**Your goal:** Repeat only the lines from the one containing "make_lower_half(crust, roll)" through the one containing "bpy.data.objects.remove(obj)", exactly as written, both ends included.

━━ Provided data ━━

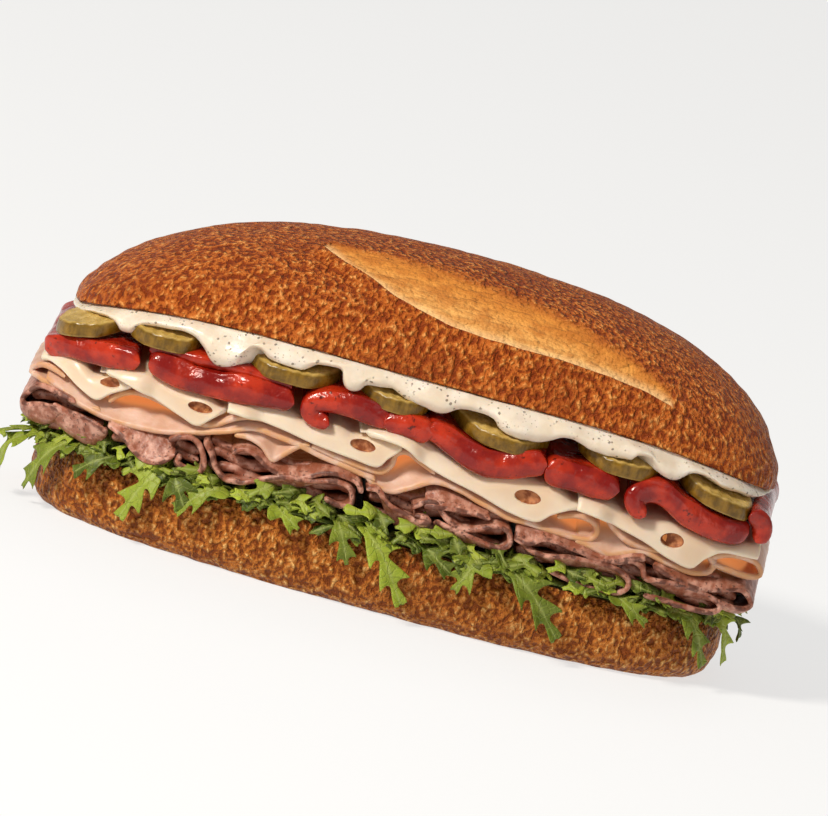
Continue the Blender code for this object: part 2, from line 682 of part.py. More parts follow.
def make_leaf(index, shape, material, collection):
    """One lobed leaf that leaves the heap level and hangs past the lower half."""
    x, side, along_rim, out, hang, width = shape
    rim, outward = rim_place(x, side)
    aside = Vector((0, 0, 1)).cross(outward)
    if aside.x < 0:
        aside = -aside
    level = Vector((0, 0, 0.5 * (HEAP_FLOOR + HEAP_TOP) - end_sag(x)))
    start = rim + level
    knots = [
        start - LEAF_ROOT * outward,
        start - 0.4 * LEAF_ROOT * outward,
        start + LEAF_BEND_OUT * outward + Vector((0, 0, LEAF_BEND_UP)),
        start + 0.4 * along_rim * aside + 0.9 * out * outward - Vector((0, 0, 0.35 * hang)),
        start + along_rim * aside + out * outward - Vector((0, 0, hang)),
    ]
    spine = curve_through([tuple(k) for k in knots], 1.0)
    bm = bmesh.new()
    bmesh.ops.create_grid(bm, x_segments=LEAF_ROWS, y_segments=2, size=0.5)
    for vert in bm.verts:
        row = round((vert.co.x + 0.5) * LEAF_ROWS)
        share = row / LEAF_ROWS
        at = min(len(spine) - 2, int(share * (len(spine) - 1)))
        place = Vector(spine[at if row < LEAF_ROWS else -1])
        run = (Vector(spine[at + 1]) - Vector(spine[at])).normalized()
        turned = smoothstep(((place - rim).dot(outward) - 0.6) / 1.6)
        facing = Vector((0, 0, 1)).lerp(outward, turned)
        sideways = facing.cross(run).normalized()
        lobe = 1.0 if row % 2 else LEAF_NOTCH
        taper = math.sin(math.pi * min(1.0, 0.15 + 0.83 * share)) ** 0.7
        half = 0.5 * width * lobe * taper + LEAF_LEAST_HALF_WIDTH
        lifted = LEAF_CUP * half * abs(vert.co.y) * 2.0 * share * outward
        point = place + 2.0 * vert.co.y * half * sideways + lifted
        sag = end_sag(point.x)
        point.z = min(point.z, HEAP_TOP - GAP - sag)
        if lower_reach(point.x, point.y) < LEAF_CLEARS_RIM:
            point.z = max(point.z, HEAP_FLOOR + LEAF_THICKNESS - sag)
        vert.co = point * MM
    leaf = new_object(f"leaf_{index}", bm, material, collection)
    thicken(leaf, LEAF_THICKNESS)
    return leaf


def make_salad(material, collection, cutters):
    """The heap of leaves: a thin uneven mat with the leaves that hang out fused to it."""
    bm = new_ball(HEAP_SEGMENTS, HEAP_RINGS)
    for vert in bm.verts:
        top = vert.co.z > EQUATOR
        across, deep, reach = ball_place(vert.co, ROLL_PLAN_POWER)
        x = LOWER_CENTRE_X + (0.5 * LOWER_LENGTH - HEAP_INSET) * across * reach
        y = (0.5 * ROLL_WIDTH - HEAP_INSET) * deep * reach
        z = HEAP_TOP if top else HEAP_FLOOR
        if reach > RIM_REACH:
            z = 0.5 * (HEAP_TOP + HEAP_FLOOR)
        vert.co = Vector((x, y, z - end_sag(x))) * MM
    mat = new_object("salad", bm, material, collection)
    leaves = bpy.data.collections.new("salad leaves")
    cutters.children.link(leaves)
    for index, shape in enumerate(LEAF_SHAPES):
        make_leaf(index, shape, material, leaves)
    fuse = mat.modifiers.new("leaves", "BOOLEAN")
    fuse.operand_type = "COLLECTION"
    fuse.collection = leaves
    fuse.operation = "UNION"
    fuse.solver = "MANIFOLD"
    bpy.context.view_layer.update()
    graph = bpy.context.evaluated_depsgraph_get()
    fused = bpy.data.meshes.new_from_object(mat.evaluated_get(graph))
    mat.modifiers.clear()
    mat.data = fused
    for leaf in list(leaves.objects):
        bpy.data.objects.remove(leaf, do_unlink=True)
    return mat


clear_scene()
roll = new_collection(NAME)
cutters = new_collection("cutters")

crust = new_material("crust", (0.42, 0.17, 0.05), 0.5)
salad_leaf = new_material("salad leaf", (0.10, 0.24, 0.03), 0.45)
beef_meat = new_material("sliced beef", (0.36, 0.17, 0.12), 0.45)
turkey_meat = new_material("sliced turkey", (0.76, 0.47, 0.34), 0.4)
cheese_paste = new_material("cheese", (0.85, 0.70, 0.40), 0.4)
pepper_flesh = new_material("roasted pepper", (0.50, 0.03, 0.015), 0.25)
pickle_flesh = new_material("pickle", (0.32, 0.27, 0.04), 0.3)
creamy_dressing = new_material("dressing", (0.80, 0.70, 0.52), 0.3)

make_lower_half(crust, roll)
make_salad(salad_leaf, roll, cutters)
for name, folds in BEEF_FOLDS.items():
    folded_slice(name, folds, BEEF_THICKNESS, BEEF_OVERHANG, beef_meat, roll, BEEF_STEP)
for name, folds in TURKEY_FOLDS.items():
    folded_slice(name, folds, TURKEY_THICKNESS, TURKEY_OVERHANG, turkey_meat, roll, TURKEY_STEP)
slices = [None, *CHEESE_SLICES.values(), None]
for name, *neighbours in zip(CHEESE_SLICES, slices, slices[1:], slices[2:]):
    make_cheese(name, neighbours, cheese_paste, roll, cutters)
for name, (strip, thickness) in PEPPER_STRIPS.items():
    folded_slice(name, strip, thickness, PEPPER_OVERHANG, pepper_flesh, roll, PEPPER_STEP)
for number, chip in enumerate(PICKLE_CHIPS, 1):
    make_chip(f"pickle_front_{number}", chip, False, pickle_flesh, roll)
    make_chip(f"pickle_back_{number}", chip, True, pickle_flesh, roll)
make_dressing(creamy_dressing, roll)
make_upper_half(crust, roll)
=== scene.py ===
import math
import random

import bmesh
import bpy
import numpy as np
from mathutils import Matrix, Vector, noise


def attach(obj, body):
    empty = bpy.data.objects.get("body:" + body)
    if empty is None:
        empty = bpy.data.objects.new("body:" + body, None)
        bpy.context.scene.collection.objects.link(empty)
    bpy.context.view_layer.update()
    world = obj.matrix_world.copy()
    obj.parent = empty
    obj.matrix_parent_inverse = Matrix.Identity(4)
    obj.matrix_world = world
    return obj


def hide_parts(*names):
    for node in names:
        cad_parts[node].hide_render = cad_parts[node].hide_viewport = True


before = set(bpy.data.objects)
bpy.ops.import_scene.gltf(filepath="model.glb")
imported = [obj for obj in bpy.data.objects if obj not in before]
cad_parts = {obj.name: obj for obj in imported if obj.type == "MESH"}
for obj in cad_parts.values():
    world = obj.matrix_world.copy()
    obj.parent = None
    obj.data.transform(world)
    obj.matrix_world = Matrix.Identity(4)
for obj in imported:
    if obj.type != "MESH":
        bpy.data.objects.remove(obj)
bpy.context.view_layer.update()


# The lower half of a long crusty roll: wheat bread with a baked, blistered crust all round and
# a soft crumb face on top, where the roll was cut open. It stands on its flat underside.
MM = 0.001
ROLL_HALF_WIDTH = 43.0
ROLL_PLAN_POWER = 2.6
LOWER_HALF_LENGTH = 99.0
LOWER_CENTRE_X = -1.5
LOWER_HEIGHT = 20.8
LOWER_ROUNDING = 5.3
LOWER_VIRTUAL_DEPTH = 24.0
LOWER_RIM_POINTS = 500
LOWER_RINGS = 70
CRUMB_REACH = 0.97
FILL_HALF_LENGTH = 110.0
FILL_HALF_DEPTH = 43.0
FILL_PLAN_POWER = 2.7
END_SAG = 0.2126


def smoothstep(value):
    t = np.clip(value, 0.0, 1.0)
    return t * t * (3.0 - 2.0 * t)


def superellipse(value, power):
    return np.maximum(0.0, 1.0 - np.minimum(1.0, np.abs(value)) ** power) ** (1.0 / power)


def fill_depth(x):
    """Half the depth of the stack of fillings at a place along the roll."""
    return FILL_HALF_DEPTH * superellipse(x / FILL_HALF_LENGTH, FILL_PLAN_POWER)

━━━

**Exercise response:**
make_lower_half(crust, roll)
make_salad(salad_leaf, roll, cutters)
for name, folds in BEEF_FOLDS.items():
    folded_slice(name, folds, BEEF_THICKNESS, BEEF_OVERHANG, beef_meat, roll, BEEF_STEP)
for name, folds in TURKEY_FOLDS.items():
    folded_slice(name, folds, TURKEY_THICKNESS, TURKEY_OVERHANG, turkey_meat, roll, TURKEY_STEP)
slices = [None, *CHEESE_SLICES.values(), None]
for name, *neighbours in zip(CHEESE_SLICES, slices, slices[1:], slices[2:]):
    make_cheese(name, neighbours, cheese_paste, roll, cutters)
for name, (strip, thickness) in PEPPER_STRIPS.items():
    folded_slice(name, strip, thickness, PEPPER_OVERHANG, pepper_flesh, roll, PEPPER_STEP)
for number, chip in enumerate(PICKLE_CHIPS, 1):
    make_chip(f"pickle_front_{number}", chip, False, pickle_flesh, roll)
    make_chip(f"pickle_back_{number}", chip, True, pickle_flesh, roll)
make_dressing(creamy_dressing, roll)
make_upper_half(crust, roll)
=== scene.py ===
import math
import random

import bmesh
import bpy
import numpy as np
from mathutils import Matrix, Vector, noise


def attach(obj, body):
    empty = bpy.data.objects.get("body:" + body)
    if empty is None:
        empty = bpy.data.objects.new("body:" + body, None)
        bpy.context.scene.collection.objects.link(empty)
    bpy.context.view_layer.update()
    world = obj.matrix_world.copy()
    obj.parent = empty
    obj.matrix_parent_inverse = Matrix.Identity(4)
    obj.matrix_world = world
    return obj


def hide_parts(*names):
    for node in names:
        cad_parts[node].hide_render = cad_parts[node].hide_viewport = True


before = set(bpy.data.objects)
bpy.ops.import_scene.gltf(filepath="model.glb")
imported = [obj for obj in bpy.data.objects if obj not in before]
cad_parts = {obj.name: obj for obj in imported if obj.type == "MESH"}
for obj in cad_parts.values():
    world = obj.matrix_world.copy()
    obj.parent = None
    obj.data.transform(world)
    obj.matrix_world = Matrix.Identity(4)
for obj in imported:
    if obj.type != "MESH":
        bpy.data.objects.remove(obj)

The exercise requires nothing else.